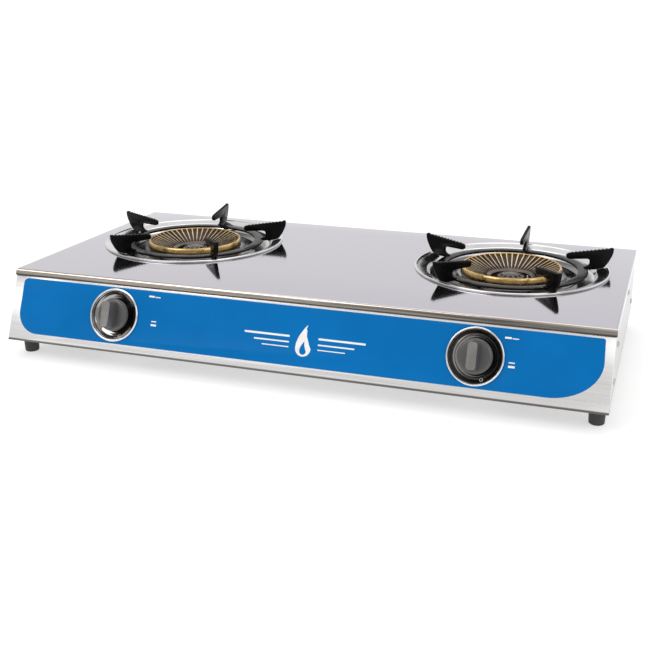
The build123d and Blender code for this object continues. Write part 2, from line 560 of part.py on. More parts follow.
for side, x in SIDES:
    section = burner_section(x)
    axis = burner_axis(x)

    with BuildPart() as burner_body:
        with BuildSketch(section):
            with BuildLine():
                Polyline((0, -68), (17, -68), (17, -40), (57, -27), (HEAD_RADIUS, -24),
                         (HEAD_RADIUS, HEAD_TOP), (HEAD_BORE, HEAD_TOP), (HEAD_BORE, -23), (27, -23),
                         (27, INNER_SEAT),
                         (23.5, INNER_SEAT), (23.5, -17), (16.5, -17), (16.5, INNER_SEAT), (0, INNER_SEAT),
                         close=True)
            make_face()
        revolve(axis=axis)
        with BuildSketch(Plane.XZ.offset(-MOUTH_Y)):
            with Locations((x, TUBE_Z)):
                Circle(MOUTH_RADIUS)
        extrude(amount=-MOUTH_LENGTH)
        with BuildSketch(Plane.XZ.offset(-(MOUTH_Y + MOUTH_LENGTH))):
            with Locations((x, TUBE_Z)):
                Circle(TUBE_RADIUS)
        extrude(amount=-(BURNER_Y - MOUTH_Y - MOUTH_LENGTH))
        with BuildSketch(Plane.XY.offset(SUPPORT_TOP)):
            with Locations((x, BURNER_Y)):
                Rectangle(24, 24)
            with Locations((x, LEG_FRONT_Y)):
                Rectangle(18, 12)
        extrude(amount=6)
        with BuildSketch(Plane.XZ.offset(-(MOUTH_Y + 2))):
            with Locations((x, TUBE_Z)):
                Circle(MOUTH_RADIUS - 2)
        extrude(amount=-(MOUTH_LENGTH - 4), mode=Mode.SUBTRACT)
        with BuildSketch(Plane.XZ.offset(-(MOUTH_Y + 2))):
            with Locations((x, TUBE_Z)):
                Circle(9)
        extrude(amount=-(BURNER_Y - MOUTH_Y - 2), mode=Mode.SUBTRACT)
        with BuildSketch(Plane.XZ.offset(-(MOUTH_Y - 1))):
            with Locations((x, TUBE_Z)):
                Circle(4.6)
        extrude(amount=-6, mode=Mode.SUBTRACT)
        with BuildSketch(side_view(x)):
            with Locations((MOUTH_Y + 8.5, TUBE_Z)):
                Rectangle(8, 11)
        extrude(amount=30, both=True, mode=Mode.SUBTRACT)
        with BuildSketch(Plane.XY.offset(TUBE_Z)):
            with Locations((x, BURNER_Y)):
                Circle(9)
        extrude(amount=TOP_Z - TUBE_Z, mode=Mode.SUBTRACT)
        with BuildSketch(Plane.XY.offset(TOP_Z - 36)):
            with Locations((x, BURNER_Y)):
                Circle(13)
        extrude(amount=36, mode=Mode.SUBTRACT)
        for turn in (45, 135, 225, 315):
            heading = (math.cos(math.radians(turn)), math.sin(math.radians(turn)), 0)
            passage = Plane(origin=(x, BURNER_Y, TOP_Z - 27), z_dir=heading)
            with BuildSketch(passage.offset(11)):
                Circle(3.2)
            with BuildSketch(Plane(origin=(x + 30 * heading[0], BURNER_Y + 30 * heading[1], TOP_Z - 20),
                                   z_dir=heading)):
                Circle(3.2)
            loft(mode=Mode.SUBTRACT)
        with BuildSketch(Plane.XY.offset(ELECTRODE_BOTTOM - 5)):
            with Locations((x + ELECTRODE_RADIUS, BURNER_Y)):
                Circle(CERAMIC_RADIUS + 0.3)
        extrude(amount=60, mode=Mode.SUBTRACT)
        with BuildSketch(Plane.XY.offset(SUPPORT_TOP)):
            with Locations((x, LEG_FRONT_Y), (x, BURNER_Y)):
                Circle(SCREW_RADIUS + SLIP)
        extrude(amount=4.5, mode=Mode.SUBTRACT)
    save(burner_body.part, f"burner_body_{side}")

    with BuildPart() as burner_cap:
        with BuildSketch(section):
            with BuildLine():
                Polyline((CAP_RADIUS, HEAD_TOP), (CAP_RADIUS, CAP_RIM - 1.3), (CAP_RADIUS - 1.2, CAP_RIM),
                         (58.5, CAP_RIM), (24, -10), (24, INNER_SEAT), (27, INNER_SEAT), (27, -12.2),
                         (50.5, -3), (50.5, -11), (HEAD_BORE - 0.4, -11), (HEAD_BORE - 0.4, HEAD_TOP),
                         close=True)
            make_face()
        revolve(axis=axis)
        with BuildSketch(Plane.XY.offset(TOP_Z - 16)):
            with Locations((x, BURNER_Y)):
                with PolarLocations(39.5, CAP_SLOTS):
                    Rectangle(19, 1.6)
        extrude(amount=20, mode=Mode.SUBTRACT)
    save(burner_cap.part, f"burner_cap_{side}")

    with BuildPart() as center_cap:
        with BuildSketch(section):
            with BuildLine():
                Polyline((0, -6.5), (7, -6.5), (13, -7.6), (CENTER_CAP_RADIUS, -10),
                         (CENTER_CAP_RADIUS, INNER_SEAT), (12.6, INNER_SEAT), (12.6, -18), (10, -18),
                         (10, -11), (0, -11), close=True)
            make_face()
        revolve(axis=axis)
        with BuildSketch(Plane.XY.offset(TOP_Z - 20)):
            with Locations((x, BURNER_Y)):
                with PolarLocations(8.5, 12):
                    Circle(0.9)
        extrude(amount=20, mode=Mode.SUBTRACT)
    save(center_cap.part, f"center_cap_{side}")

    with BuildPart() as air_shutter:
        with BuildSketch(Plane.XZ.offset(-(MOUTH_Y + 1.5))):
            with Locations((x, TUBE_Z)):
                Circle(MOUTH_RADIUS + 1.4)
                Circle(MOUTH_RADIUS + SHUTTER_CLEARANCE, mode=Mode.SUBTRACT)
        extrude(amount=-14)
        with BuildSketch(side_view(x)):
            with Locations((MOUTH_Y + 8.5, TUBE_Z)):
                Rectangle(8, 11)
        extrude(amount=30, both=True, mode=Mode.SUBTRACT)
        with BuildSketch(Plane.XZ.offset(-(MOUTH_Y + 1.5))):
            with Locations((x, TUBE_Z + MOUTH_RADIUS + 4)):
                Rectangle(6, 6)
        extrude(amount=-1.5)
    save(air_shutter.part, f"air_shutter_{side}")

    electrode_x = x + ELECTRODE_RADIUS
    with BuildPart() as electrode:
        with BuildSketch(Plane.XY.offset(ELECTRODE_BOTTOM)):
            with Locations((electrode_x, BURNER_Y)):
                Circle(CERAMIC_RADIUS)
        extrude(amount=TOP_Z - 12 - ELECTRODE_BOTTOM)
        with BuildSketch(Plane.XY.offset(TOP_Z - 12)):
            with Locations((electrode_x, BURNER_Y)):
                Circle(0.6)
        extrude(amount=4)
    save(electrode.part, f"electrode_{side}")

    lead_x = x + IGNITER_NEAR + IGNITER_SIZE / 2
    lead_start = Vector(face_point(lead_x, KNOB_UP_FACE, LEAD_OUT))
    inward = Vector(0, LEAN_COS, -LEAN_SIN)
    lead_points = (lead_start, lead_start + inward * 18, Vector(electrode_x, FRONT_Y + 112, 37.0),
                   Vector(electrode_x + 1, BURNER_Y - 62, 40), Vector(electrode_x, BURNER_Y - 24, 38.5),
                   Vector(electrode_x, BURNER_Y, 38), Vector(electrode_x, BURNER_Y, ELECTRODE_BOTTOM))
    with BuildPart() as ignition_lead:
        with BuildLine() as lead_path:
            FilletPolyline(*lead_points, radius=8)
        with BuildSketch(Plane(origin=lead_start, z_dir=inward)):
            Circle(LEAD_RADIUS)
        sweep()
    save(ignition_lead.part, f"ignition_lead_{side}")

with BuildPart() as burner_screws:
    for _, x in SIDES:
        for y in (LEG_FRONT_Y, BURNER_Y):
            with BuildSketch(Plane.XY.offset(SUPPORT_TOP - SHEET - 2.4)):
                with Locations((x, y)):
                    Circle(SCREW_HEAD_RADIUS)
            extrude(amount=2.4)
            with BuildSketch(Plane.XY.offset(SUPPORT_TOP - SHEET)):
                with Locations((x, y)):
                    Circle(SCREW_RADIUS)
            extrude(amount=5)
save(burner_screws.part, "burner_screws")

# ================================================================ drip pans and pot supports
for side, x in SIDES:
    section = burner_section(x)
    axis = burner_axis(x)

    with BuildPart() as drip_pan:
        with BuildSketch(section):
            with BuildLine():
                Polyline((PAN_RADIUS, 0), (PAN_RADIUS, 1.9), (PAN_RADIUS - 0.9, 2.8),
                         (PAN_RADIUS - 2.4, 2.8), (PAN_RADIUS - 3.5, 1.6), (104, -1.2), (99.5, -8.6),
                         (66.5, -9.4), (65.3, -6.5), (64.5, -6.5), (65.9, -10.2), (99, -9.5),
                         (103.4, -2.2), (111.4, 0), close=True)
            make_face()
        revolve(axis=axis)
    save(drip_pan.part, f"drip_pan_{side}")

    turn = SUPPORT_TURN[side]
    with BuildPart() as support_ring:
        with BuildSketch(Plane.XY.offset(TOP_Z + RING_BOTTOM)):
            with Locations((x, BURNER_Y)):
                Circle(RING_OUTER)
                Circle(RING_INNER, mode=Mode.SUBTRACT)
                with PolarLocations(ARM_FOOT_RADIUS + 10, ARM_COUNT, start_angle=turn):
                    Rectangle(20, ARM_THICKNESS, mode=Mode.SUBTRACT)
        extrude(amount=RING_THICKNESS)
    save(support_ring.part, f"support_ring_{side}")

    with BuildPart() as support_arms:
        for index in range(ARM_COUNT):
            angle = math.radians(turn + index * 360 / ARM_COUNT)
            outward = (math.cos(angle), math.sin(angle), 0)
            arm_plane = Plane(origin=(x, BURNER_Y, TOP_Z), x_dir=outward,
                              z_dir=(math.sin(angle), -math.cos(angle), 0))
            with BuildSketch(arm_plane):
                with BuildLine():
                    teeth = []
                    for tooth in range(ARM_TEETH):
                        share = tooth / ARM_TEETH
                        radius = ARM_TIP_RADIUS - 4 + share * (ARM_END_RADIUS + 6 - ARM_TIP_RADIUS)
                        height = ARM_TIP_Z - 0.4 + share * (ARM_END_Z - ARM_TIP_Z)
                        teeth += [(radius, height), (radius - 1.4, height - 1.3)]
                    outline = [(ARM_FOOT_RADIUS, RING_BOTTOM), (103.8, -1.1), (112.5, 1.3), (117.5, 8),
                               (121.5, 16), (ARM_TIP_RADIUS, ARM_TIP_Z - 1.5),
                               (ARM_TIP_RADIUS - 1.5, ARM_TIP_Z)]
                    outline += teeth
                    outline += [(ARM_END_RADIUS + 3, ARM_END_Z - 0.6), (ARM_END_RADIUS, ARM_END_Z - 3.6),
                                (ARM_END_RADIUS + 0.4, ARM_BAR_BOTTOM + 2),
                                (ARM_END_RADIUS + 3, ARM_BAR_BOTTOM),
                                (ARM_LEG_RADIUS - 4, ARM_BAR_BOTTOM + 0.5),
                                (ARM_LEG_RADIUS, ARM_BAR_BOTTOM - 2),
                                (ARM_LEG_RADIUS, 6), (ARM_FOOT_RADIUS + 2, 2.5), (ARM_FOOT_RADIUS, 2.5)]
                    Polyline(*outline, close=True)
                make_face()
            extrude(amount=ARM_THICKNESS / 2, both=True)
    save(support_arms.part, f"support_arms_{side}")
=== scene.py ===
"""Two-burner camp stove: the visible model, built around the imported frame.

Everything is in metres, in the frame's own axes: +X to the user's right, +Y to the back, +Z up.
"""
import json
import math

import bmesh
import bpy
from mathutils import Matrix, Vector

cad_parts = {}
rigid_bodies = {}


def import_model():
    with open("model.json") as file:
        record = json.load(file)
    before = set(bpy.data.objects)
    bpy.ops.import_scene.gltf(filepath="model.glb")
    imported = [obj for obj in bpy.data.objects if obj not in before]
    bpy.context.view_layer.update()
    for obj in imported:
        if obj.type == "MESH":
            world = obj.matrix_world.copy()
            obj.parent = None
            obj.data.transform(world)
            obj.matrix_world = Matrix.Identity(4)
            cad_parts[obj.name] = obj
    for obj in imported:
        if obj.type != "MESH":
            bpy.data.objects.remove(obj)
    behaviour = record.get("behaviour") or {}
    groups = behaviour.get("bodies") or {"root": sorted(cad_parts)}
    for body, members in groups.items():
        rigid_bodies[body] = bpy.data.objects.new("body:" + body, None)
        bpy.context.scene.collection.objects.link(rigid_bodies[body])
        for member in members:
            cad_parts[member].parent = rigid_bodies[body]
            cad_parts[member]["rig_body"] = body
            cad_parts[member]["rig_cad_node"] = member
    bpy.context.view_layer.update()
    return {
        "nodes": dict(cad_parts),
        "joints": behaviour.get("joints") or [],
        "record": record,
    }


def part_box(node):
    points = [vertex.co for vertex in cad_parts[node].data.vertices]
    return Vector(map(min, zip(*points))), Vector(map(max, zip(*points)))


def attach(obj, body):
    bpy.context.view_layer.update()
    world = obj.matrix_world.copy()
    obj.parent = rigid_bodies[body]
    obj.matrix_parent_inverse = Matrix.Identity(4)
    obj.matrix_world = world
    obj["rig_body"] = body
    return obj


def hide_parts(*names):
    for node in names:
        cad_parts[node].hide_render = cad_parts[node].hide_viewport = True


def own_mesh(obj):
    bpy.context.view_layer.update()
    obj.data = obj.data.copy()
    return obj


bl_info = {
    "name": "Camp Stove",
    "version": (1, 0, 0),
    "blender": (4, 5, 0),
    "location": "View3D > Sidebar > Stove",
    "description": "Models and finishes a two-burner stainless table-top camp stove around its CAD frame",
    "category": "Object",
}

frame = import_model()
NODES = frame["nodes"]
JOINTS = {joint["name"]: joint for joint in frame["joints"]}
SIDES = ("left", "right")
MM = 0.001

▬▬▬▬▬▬

■ Exercise prompt
Only the lines from the one containing "outline += teeth" through the one containing "bpy.data.objects.remove(obj)" are to be reproduced, exactly as they appear.

■ Task answer
                    outline += teeth
                    outline += [(ARM_END_RADIUS + 3, ARM_END_Z - 0.6), (ARM_END_RADIUS, ARM_END_Z - 3.6),
                                (ARM_END_RADIUS + 0.4, ARM_BAR_BOTTOM + 2),
                                (ARM_END_RADIUS + 3, ARM_BAR_BOTTOM),
                                (ARM_LEG_RADIUS - 4, ARM_BAR_BOTTOM + 0.5),
                                (ARM_LEG_RADIUS, ARM_BAR_BOTTOM - 2),
                                (ARM_LEG_RADIUS, 6), (ARM_FOOT_RADIUS + 2, 2.5), (ARM_FOOT_RADIUS, 2.5)]
                    Polyline(*outline, close=True)
                make_face()
            extrude(amount=ARM_THICKNESS / 2, both=True)
    save(support_arms.part, f"support_arms_{side}")
=== scene.py ===
"""Two-burner camp stove: the visible model, built around the imported frame.

Everything is in metres, in the frame's own axes: +X to the user's right, +Y to the back, +Z up.
"""
import json
import math

import bmesh
import bpy
from mathutils import Matrix, Vector

cad_parts = {}
rigid_bodies = {}


def import_model():
    with open("model.json") as file:
        record = json.load(file)
    before = set(bpy.data.objects)
    bpy.ops.import_scene.gltf(filepath="model.glb")
    imported = [obj for obj in bpy.data.objects if obj not in before]
    bpy.context.view_layer.update()
    for obj in imported:
        if obj.type == "MESH":
            world = obj.matrix_world.copy()
            obj.parent = None
            obj.data.transform(world)
            obj.matrix_world = Matrix.Identity(4)
            cad_parts[obj.name] = obj
    for obj in imported:
        if obj.type != "MESH":
            bpy.data.objects.remove(obj)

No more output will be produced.